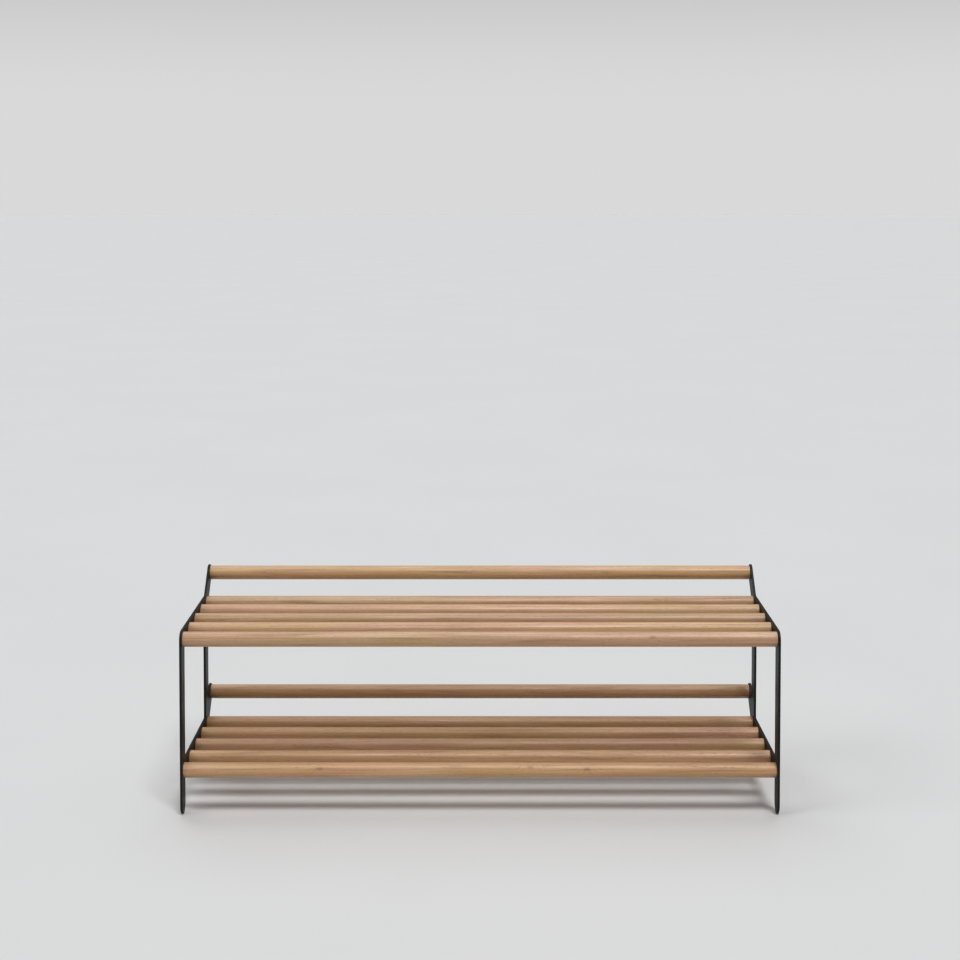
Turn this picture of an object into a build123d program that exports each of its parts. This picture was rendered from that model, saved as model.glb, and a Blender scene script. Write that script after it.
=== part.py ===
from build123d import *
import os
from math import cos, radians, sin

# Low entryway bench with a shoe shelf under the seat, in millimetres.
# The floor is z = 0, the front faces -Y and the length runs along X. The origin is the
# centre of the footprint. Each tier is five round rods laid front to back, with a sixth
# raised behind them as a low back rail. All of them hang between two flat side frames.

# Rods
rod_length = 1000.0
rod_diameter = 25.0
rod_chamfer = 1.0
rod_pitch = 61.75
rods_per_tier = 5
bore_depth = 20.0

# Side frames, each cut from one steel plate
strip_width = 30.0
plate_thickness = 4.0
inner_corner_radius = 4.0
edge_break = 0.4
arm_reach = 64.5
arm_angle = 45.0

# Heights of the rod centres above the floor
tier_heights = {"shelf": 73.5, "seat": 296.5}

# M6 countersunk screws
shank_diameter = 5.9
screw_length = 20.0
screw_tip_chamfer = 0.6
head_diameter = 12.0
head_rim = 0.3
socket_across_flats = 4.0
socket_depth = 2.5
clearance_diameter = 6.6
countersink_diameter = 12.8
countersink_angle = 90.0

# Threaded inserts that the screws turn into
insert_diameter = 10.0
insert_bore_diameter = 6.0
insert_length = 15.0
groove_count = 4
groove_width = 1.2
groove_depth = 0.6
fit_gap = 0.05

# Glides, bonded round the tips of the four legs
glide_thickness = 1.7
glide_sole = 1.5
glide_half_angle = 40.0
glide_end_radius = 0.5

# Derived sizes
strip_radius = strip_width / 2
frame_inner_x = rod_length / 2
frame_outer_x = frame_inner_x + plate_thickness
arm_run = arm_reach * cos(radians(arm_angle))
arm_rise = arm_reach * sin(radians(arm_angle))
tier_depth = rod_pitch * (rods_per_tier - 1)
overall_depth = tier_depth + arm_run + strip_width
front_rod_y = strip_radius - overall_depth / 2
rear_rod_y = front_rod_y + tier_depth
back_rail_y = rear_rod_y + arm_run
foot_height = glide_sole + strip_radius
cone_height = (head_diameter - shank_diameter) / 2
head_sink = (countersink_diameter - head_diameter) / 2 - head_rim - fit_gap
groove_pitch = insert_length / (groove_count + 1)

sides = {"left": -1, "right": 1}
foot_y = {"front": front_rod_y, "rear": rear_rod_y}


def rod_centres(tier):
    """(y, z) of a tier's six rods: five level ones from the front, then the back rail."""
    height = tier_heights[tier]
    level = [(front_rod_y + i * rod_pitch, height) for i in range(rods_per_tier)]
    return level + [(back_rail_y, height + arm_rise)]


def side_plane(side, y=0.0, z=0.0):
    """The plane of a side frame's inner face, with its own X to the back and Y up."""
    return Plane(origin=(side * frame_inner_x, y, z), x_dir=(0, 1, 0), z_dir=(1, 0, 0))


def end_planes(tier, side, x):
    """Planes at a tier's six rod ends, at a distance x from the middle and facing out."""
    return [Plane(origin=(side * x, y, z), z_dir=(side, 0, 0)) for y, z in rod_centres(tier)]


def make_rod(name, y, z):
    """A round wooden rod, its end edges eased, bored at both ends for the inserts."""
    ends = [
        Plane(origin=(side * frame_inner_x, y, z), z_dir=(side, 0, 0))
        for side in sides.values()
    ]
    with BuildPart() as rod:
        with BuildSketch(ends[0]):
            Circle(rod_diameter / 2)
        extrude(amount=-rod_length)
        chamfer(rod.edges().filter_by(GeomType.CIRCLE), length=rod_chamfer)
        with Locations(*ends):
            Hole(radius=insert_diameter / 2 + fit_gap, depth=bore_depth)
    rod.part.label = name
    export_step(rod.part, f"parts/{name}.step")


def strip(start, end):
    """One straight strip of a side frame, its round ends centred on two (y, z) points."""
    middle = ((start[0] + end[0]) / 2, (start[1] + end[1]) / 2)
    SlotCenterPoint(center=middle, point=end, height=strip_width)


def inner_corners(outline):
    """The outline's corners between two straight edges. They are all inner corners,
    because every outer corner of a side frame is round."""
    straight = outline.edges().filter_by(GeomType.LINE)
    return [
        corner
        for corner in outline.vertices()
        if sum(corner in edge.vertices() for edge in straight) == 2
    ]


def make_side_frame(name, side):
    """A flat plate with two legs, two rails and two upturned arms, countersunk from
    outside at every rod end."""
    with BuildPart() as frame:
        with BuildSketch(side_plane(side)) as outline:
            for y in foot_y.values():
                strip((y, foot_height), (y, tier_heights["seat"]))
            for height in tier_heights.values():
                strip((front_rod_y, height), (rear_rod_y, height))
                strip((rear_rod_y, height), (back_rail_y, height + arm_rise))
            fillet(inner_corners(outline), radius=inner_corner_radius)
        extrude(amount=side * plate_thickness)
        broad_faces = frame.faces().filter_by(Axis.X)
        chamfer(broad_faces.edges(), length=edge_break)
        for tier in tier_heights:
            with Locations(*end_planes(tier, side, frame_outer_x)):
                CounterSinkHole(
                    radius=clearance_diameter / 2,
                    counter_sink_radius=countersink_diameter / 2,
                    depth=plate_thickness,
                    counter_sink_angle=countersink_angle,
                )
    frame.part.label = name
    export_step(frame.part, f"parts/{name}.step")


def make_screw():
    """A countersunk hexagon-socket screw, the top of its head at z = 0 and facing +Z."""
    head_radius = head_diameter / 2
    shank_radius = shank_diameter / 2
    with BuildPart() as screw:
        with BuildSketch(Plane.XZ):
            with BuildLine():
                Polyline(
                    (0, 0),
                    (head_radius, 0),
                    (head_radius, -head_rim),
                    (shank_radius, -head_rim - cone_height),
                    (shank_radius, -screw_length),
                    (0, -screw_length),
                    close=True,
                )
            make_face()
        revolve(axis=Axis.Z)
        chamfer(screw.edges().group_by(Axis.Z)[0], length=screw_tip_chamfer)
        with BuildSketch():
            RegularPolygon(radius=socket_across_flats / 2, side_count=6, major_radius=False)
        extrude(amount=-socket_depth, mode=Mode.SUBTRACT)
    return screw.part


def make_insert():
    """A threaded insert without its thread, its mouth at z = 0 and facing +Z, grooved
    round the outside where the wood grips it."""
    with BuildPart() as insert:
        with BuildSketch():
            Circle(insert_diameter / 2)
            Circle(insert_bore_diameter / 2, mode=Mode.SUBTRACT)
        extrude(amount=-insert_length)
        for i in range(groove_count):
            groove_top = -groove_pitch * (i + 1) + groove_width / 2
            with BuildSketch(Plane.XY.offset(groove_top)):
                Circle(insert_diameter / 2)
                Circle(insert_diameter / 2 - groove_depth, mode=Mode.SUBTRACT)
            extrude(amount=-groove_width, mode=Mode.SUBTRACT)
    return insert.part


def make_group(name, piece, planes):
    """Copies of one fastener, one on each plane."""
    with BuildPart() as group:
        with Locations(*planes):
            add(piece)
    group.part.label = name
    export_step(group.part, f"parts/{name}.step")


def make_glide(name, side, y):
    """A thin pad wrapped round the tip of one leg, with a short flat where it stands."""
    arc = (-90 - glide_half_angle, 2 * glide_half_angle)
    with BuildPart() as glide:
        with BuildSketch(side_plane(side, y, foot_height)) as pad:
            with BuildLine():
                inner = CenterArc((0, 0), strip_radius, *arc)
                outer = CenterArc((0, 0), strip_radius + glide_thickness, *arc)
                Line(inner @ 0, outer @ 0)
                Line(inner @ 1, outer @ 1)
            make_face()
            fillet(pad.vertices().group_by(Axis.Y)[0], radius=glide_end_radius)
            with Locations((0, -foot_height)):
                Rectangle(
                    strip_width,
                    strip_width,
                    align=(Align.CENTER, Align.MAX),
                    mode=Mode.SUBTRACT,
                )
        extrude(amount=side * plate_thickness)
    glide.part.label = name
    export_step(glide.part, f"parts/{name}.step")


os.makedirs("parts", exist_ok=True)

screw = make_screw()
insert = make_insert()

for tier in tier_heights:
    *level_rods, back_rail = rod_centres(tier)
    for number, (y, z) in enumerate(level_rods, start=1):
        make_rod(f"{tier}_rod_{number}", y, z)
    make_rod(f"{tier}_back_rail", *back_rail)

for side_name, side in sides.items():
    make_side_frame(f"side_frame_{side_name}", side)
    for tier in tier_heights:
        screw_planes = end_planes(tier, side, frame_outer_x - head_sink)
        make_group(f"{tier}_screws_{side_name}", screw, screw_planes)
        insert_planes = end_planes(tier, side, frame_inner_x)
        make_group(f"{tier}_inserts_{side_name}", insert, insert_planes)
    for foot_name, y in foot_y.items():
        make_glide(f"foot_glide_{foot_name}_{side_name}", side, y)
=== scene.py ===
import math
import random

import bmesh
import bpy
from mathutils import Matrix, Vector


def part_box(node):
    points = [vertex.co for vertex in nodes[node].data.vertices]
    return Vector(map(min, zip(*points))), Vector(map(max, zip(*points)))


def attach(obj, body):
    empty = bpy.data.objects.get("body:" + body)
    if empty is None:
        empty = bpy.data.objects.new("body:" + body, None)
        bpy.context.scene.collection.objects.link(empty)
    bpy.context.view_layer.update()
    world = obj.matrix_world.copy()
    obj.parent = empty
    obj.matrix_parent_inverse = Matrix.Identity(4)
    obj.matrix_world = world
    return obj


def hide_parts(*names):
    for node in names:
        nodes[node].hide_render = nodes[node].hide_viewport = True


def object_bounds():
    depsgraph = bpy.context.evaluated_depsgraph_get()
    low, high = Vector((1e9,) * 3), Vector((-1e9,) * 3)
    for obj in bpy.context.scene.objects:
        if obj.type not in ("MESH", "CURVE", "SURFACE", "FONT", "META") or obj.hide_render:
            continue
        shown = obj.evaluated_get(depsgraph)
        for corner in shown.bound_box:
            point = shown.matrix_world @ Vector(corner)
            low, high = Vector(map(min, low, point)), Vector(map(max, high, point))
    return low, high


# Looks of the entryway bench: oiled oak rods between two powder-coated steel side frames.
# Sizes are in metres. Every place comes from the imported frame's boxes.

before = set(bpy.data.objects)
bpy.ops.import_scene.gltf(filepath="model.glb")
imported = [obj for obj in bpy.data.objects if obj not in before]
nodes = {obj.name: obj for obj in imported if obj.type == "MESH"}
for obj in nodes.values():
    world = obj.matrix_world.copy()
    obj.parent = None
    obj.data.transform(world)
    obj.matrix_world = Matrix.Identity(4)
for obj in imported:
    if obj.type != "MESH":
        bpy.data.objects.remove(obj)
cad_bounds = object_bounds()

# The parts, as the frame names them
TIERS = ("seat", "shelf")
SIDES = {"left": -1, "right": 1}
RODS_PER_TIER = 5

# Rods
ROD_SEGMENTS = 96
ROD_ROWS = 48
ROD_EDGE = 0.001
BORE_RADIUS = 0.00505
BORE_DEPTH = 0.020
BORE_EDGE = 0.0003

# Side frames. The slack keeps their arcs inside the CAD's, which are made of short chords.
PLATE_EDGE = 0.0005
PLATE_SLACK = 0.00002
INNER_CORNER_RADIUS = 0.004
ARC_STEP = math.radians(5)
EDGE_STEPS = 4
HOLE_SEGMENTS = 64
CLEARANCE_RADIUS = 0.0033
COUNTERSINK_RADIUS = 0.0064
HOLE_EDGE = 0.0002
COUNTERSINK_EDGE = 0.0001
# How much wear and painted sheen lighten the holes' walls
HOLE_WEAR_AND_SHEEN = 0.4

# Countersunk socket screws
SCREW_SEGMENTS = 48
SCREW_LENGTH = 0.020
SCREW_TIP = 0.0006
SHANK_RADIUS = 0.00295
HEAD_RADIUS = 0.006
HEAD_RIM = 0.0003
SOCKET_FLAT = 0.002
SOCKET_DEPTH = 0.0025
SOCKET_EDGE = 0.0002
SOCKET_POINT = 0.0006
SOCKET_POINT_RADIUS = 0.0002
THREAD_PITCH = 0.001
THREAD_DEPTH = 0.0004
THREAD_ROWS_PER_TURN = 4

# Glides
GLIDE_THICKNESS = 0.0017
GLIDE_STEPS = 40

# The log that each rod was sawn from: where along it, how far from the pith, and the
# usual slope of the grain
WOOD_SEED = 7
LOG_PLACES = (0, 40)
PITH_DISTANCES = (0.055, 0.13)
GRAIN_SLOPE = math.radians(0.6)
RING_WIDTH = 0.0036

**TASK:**
Quote exactly the stretch of lines above that starts at the first one and ends at the line with "from math import cos, radians, sin", and nothing beyond it.

**WRITTEN SOLUTION:**
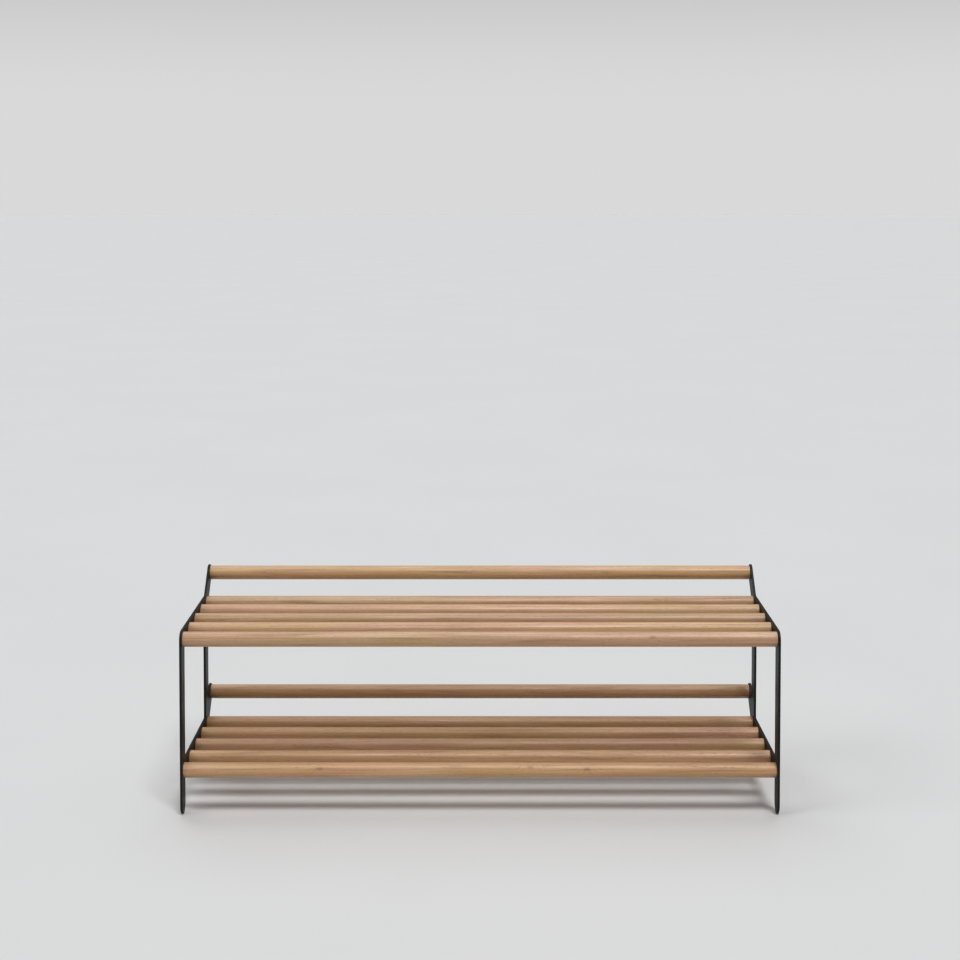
Turn this picture of an object into a build123d program that exports each of its parts. This picture was rendered from that model, saved as model.glb, and a Blender scene script. Write that script after it.
=== part.py ===
from build123d import *
import os
from math import cos, radians, sin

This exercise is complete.